Explicitly, the two operations that we can perform on a data class instance are looking up an attribute value (e.g., david.age) and mutating the instance by assigning to an attribute (e.g., david.age = 99). Both of these operations take constant time, independent of how many instance attributes the data class has or what values are stored for those attributes.

Summary of set, dictionary, and data class operations
Operation	Running time
Set/dict search (`in`)	\(\Theta(1)\)
`set.add`/`set.remove`	\(\Theta(1)\)
Dictionary key lookup (`d[k]`)	\(\Theta(1)\)
Dictionary key assignment (`d[k] = ...`)	\(\Theta(1)\)
Data class attribute access (`obj.attr`)	\(\Theta(1)\)
Data class attribute assignment (`obj.attr = ...`)	\(\Theta(1)\)

Aggregation functions

Finally, we’ll briefly discuss a few built-in aggregation functions we’ve seen so far in this course.

sum, max, min have a linear running time (\(\Theta(n)\)), proportional to the size of the input collection. This should be fairly intuitive, as each element of the collection must be processed in order to calculate each of these values.
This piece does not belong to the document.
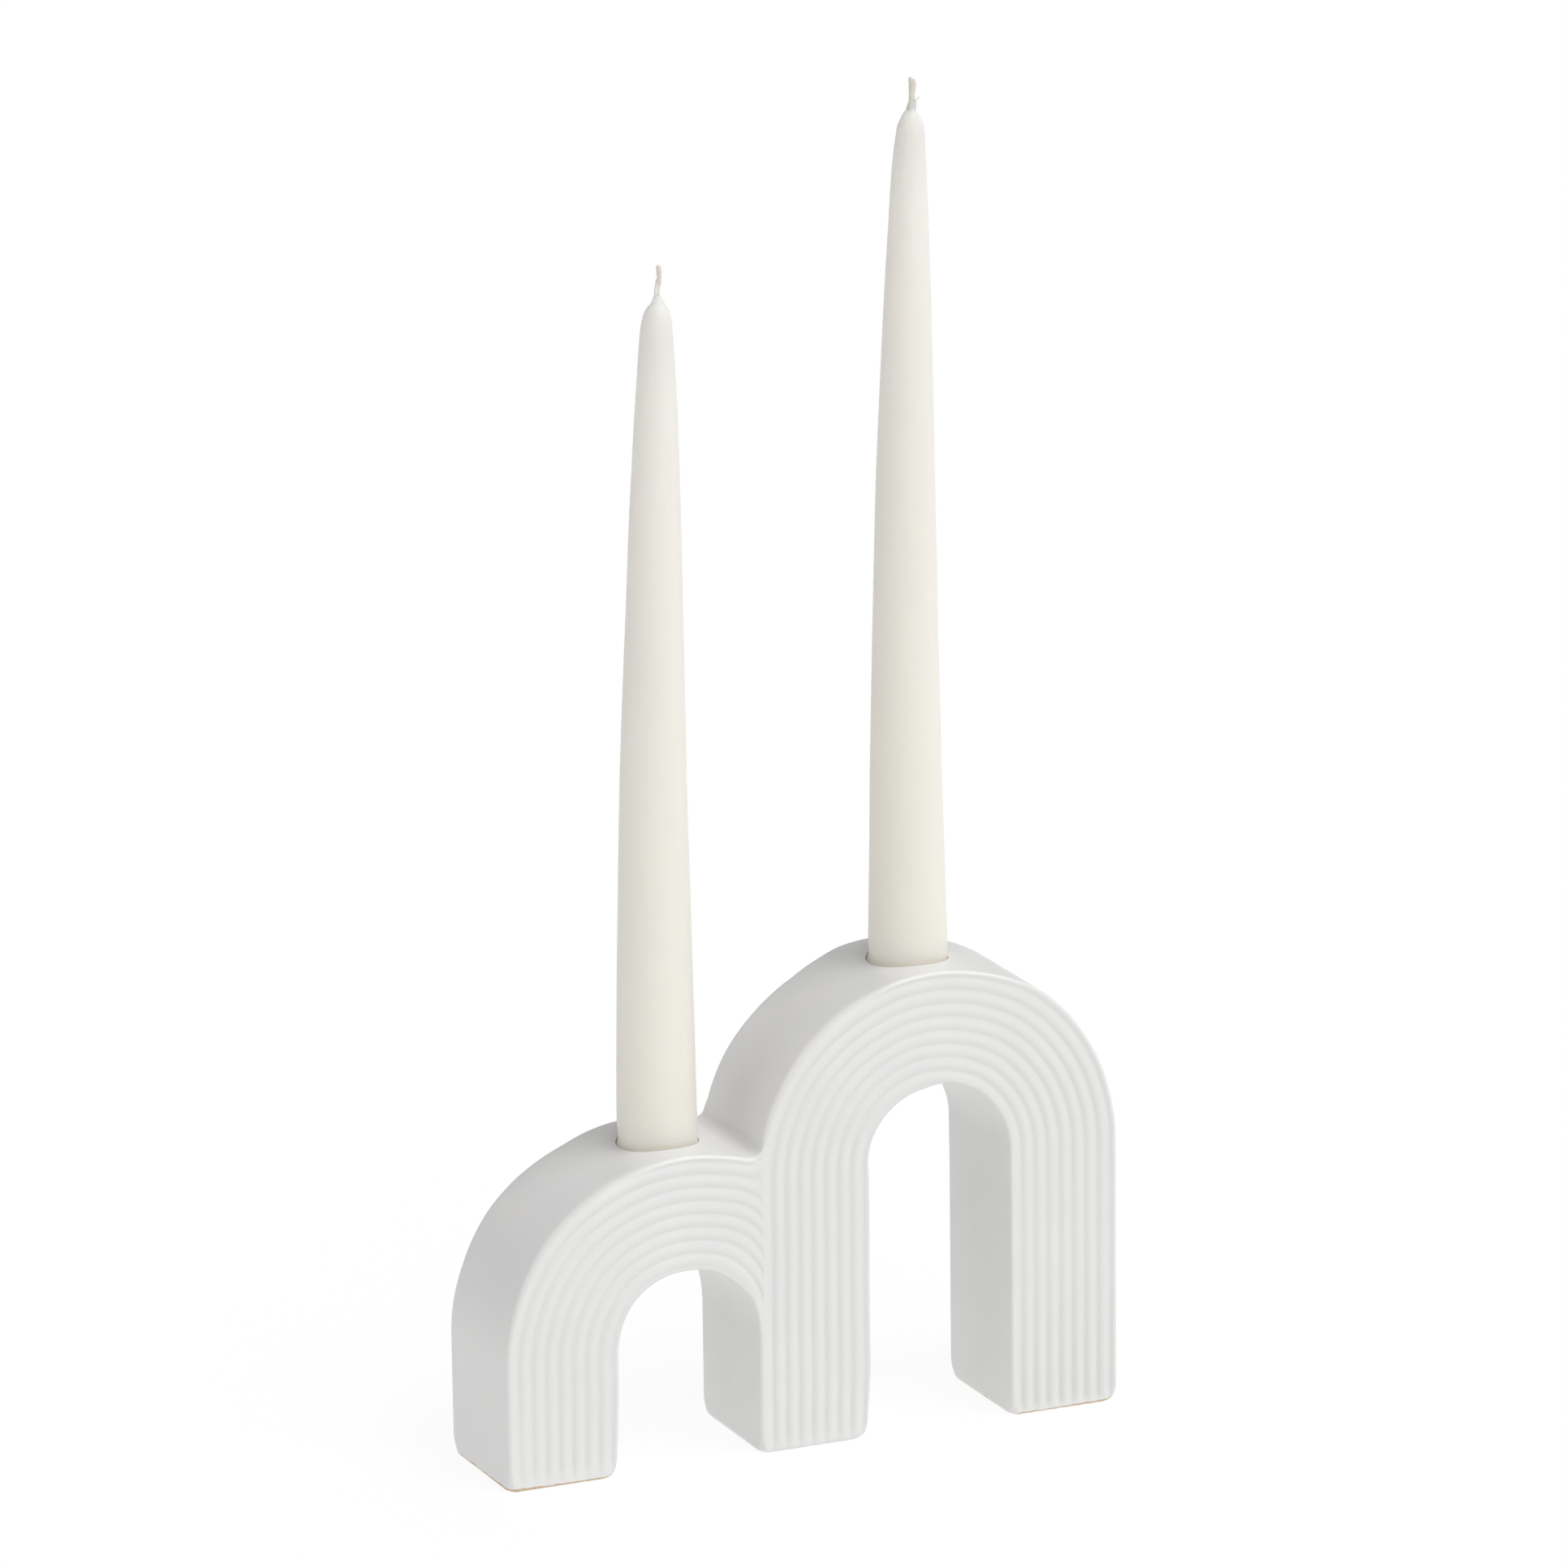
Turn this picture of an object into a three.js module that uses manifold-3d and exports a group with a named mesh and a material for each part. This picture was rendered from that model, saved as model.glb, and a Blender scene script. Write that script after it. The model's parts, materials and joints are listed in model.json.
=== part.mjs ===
// Double arch taper candle holder: one hollow, slip-cast ceramic body with a small and a tall ribbed arch that
// share a leg, and a dipped wax taper with its cotton wick standing in the socket at the crown of each arch.
// Millimetres. X runs along the arches, Y from the front to the back, Z up. The origin lies on the table, under
// the middle of the body.

import * as THREE from 'three';
import { mergeVertices } from 'three/addons/utils/BufferGeometryUtils.js';
import Module from 'manifold-3d';

const wasm = await Module();
wasm.setup();

// Ceramic body
const LEG_WIDTH = 32.8; // across a leg, and from the outside to the inside of an arch
const BODY_DEPTH = 38.4; // front to back
const SMALL_SPAN = 39.8; // clear width between the left and the shared leg
const SMALL_SPRING = 33.3; // height at which the small arch starts to curve
const TALL_SPAN = 39.8; // clear width between the shared and the right leg
const TALL_SPRING = 74.8; // height at which the tall arch starts to curve
const EDGE_ROUND = 1.5; // radius of the long edges of the legs and arches
const FOOT_ROUND = 1.2; // radius round the bottom of a foot
const CREASE_ROUND = 3; // hollow fillet where the small arch runs into the tall one
const WALL = 5; // thickness of the cast wall, and of the floor of a foot
const HOLLOW_ROUND = 3; // radius of the long edges inside
const POUR_HOLE_DIAMETER = 12; // hole under each foot, through which the slip was poured and drained

// Ribs on the front and back faces, following each arch
const RIB_COUNT = 8;
const RIB_MARGIN = 1.7; // from an edge of the face to the middle of the first groove
const GROOVE_DEPTH = 0.6;

// Candle sockets
const SOCKET_DEPTH = 20; // below the crown of the arch
const SOCKET_CLEARANCE = 0.55; // round the candle
const SOCKET_WALL = 4; // thickness of the cup inside the hollow arch
const SEAT_GAP = 0.3; // under a candle, and round a wick in its wax

// Taper candles
const TAPER_BASE_DIAMETER = 21.5;
const TAPER_SHOULDER_DIAMETER = 10; // where the tip starts
const TAPER_TIP_DIAMETER = 3; // where the wick comes out
const TAPER_LENGTH = 246; // wax alone
const TAPER_TIP_LENGTH = 19.5; // from the shoulder to the end of the wax
const TAPER_CURVE = 1.45; // 1 is a plain cone, more keeps the lower part fuller
const TIP_FULLNESS = 1.65; // 1 is a pointed tip, 2 a round one
const BASE_CHAMFER = 0.8; // round the bottom of the wax
const SMALL_TAPER_BOW = 4; // how far the candle's top has bent towards the right
const TALL_TAPER_BOW = 3;
const WICK_DIAMETER = 1.8;
const WICK_PROUD = 8.5; // above the wax

// Fineness of the round surfaces
const ARCH_STEPS = 20;
const RIB_STEPS = 4;
const CORNER_STEPS = 2;
const SOCKET_SIDES = 32;
const TAPER_SIDES = 24;
const TAPER_STEPS = 10;
const TIP_STEPS = 5;
const WICK_SIDES = 8;

const BODY_WIDTH = 3 * LEG_WIDTH + SMALL_SPAN + TALL_SPAN;
const SOCKET_RADIUS = TAPER_BASE_DIAMETER / 2 + SOCKET_CLEARANCE;
const OVERSHOOT = 10; // how far a cutting shape runs past what it cuts
const WELD_DISTANCE = 1e-4; // corners this close are one corner

// An arch is named by its left edge: radii to the outside and the inside, centre line, spring and crown heights.
function archAt(left, span, spring) {
  const inner = span / 2;
  const outer = inner + LEG_WIDTH;
  return { inner, outer, spring, x: left + outer, crown: spring + outer };
}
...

len is a bit surprising: it has a constant running time (\(\Theta(1)\)), independent of the size of the input collection. In other words, the Python interpreter does not need to process each element of a collection when calculating the collection’s size! Instead, each of these collection data types stores a special attribute referring to the size of that collection. And as we discussed for data classes, accessing attributes takes constant time. There is one technical difference between data class attributes and these collection “size” attributes: we can’t access the latter directly in Python code using dot notation, only through calling len on the collection. This is a result of how the Python language implements these built-in collection data types.